Written Answers. - Green Paper on Abortion.

Proinsias De Rossa


96 Mr. De Rossa asked the Minister for Health and Children when it is expected to publish the promised Green Paper on abortion, especially in view of his earlier statements that it was hoped it would be published last summer; the total number of Irish women who secured terminations in the United Kingdom during 1998; the corresponding figure for 1997; the steps, if any, he plans to take to reduce the numbers travelling; and if he will make a statement on the matter. [1851/99]

Jack Wall


115 Mr. Wall asked the Minister for Health and Children the reason for the delay in producing the Green Paper on abortion; and when he expects it to be published. [1966/99]

Seán Haughey


544 Mr. Haughey asked the Minister for Health and Children the proposals, if any, he has to bring forward legislative proposals in relation to abortion; the nature of consultations, if any, taking place in this regard; and if he will make a statement on the matter. [1304/99]

I propose to take Questions Nos. 96, 115 and 544 together.

In December, 1997 the Government established a Cabinet Committee to oversee the work of an interdepartmental working group whose task it would be to prepare a Green Paper on abortion. Work on drafting the Green Paper is proceeding. The process involves consideration of the constitutional, legal, medical, moral, ethical and social issues which arise regarding abortion. When the drafting has been completed I intend to convene another meeting of the Cabinet Committee, when it will commence consideration of the draft. Publication of the Green Paper must await a final decision of the Government in due course. I acknowledge that the process is taking longer than expected but I would point out that any dates given by me are at all times indicative, pending final approval by Government. It is the Government's intention to refer the Green Paper, when completed, to the All-Party Committee on the Constitution for consideration.

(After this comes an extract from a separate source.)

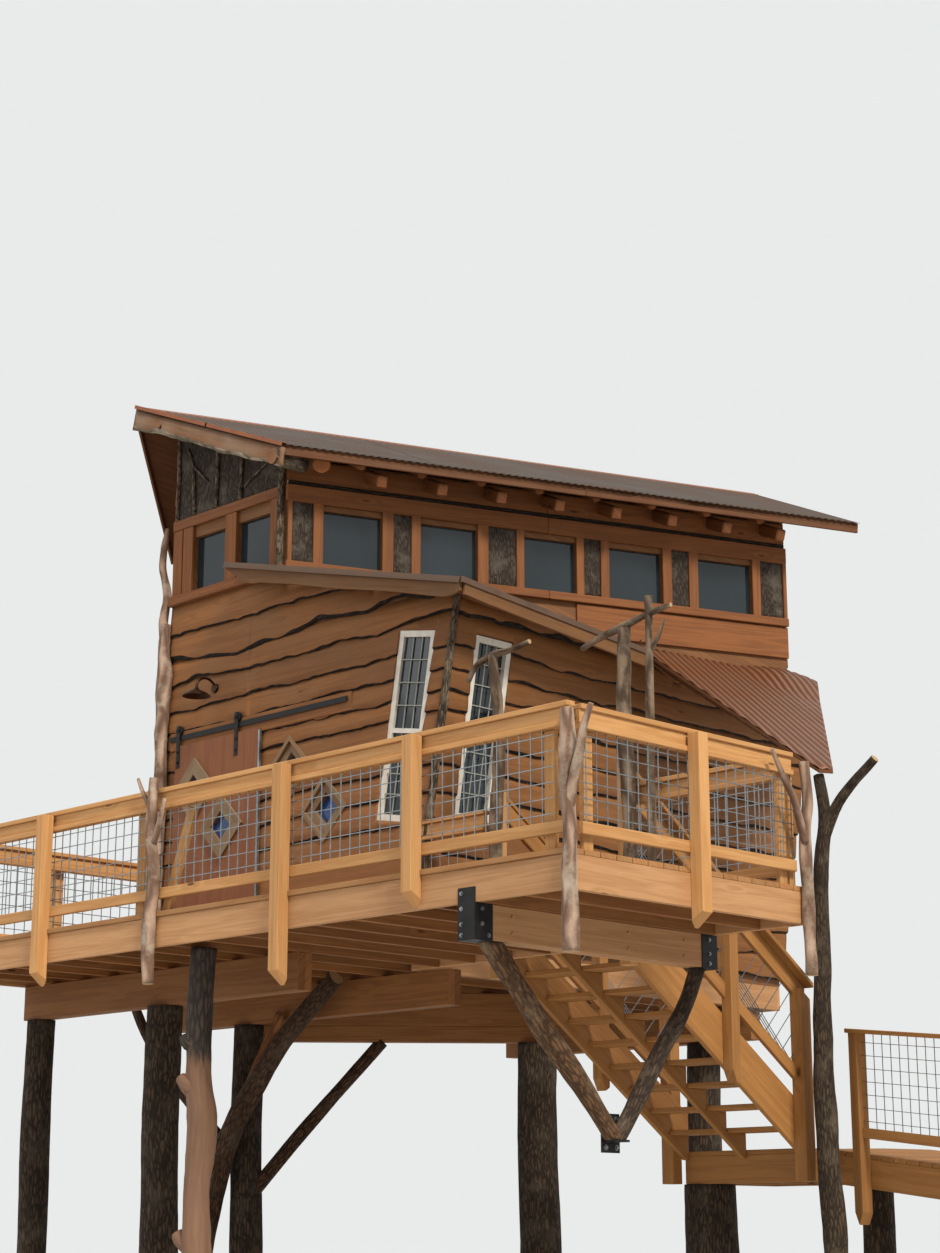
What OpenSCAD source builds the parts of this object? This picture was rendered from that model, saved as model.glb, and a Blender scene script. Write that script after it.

The Office for National Statistics, London, has indicated that statistics on the number of abortions carried out in the calendar year 1998 are not yet available. Figures for the period from 1 January to 30 June 1998 indicate that 2,953 women who gave Irish addresses had abortions in England and Wales in that period. A total of 5,336 women who gave Irish addresses had abortions in England and Wales in 1997.
I have made an additional £1 million (\1,269,738) available to the health boards in 1999 for the further development of family planning and pregnancy counselling services. The health boards have been asked to concentrate this additional funding on measures aimed at reducing the rate of unplanned pregnancy in women aged between 15 and 34 years, as the majority of abortions performed on Irish women involve women in this age-group.